ISLR is the most popular pick here as well as virtually any others forums/sites.
However, I haven't encountered in depth review "WHY" ISLR is that good.
It's interesting to see someone claim the word "learning" was just a hype that has nothing to do with learning and the whole thing is just pure statistics. I kind of agree because human review calculated result then improve the flow is still pretty much human learning, not ML.
Any details about why this book is a well fit for ML or why this book is better than some Statistics classic like Statistics by Freedman is welcome!
Edit: I really try to understand what ML is but my impression is "machine" just means "automation" which has nothing to do with "learning"
I have read quite a few books on statistics/ML and this one is probably my favorite.
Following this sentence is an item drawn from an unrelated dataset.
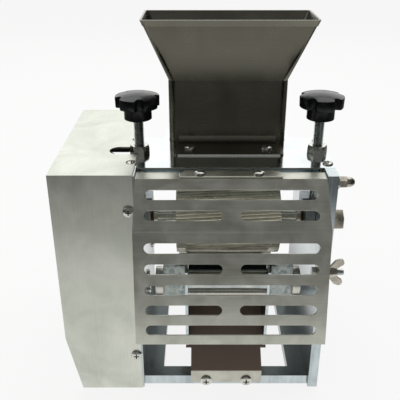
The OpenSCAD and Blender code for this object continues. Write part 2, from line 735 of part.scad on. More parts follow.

It’s just well written, has a good mix between math and explanations, and includes lots of well made and helpful illustrations.
Note that even though there is quite a bit of statistics the focus of this book is primarily predictive modelling, not causal inference (unlike many classical books on statistics).
The reason I think people love it so much is (probably) for really practical reasons; here are a few I can think of (this is just some armchair speculation):
The book if free, which is rare for quality statistics books (RIP wallet if you want more)
The lectures are on YouTube and are also free
Although the math looks intimidating, they do a pretty good job breaking down what is happening in the equations--it's just slow going and continues to build upon what was previously covered (Elements of Statistical Learning is a lot more dense--I couldn't really get into it since my math is not as strong)
Connected to the above, the book can feel a tad redundant in its explanations if you read in a hurry, but the language is incredibly specific with an effort to not ignore anything
It's currently in its 7th edition, and has been taught in universities for a while, so, I think often people end up teaching what they learned--especially if they found it helpful
7th edition also means that it is continuing to become more clear as a teaching resource
The book covers a lot--you can be pretty well rounded by going through it, which is pretty nice--one book and you can build the foundation to understand and access more advanced content
This is just my personal take: I think this book is the gateway drug. It helps lay a good foundation for future exploration in statistical learning, which I think is a good way to describe the statistical modeling approaches many people use in data science. I would contrast Statistical learning from Linear Algebra based approaches that often get thrown together in a blender when people employ jargon like ML. I found it incredibly difficult to get going because I didn't understand how different some of the algorithms people used were.
I'm working on getting some of my notebooks in a form that isn't too embarrassing to put online where I'm going through the book and trying to use tidyverse tools to accomplish things, which is a great way to learn as well!
I agree with all of the above. It's one of those rare book to buy as a hard copy.
Stuck on something? Just read the relevant section and you'll get a clear and comprehensive summary (searching a few stack overflow questions, etc, will not always give you the full picture).
To me, "learning" is about an algorithm "learning" patterns in data via "training", so that it can "predict" similar patterns in new, unseen data.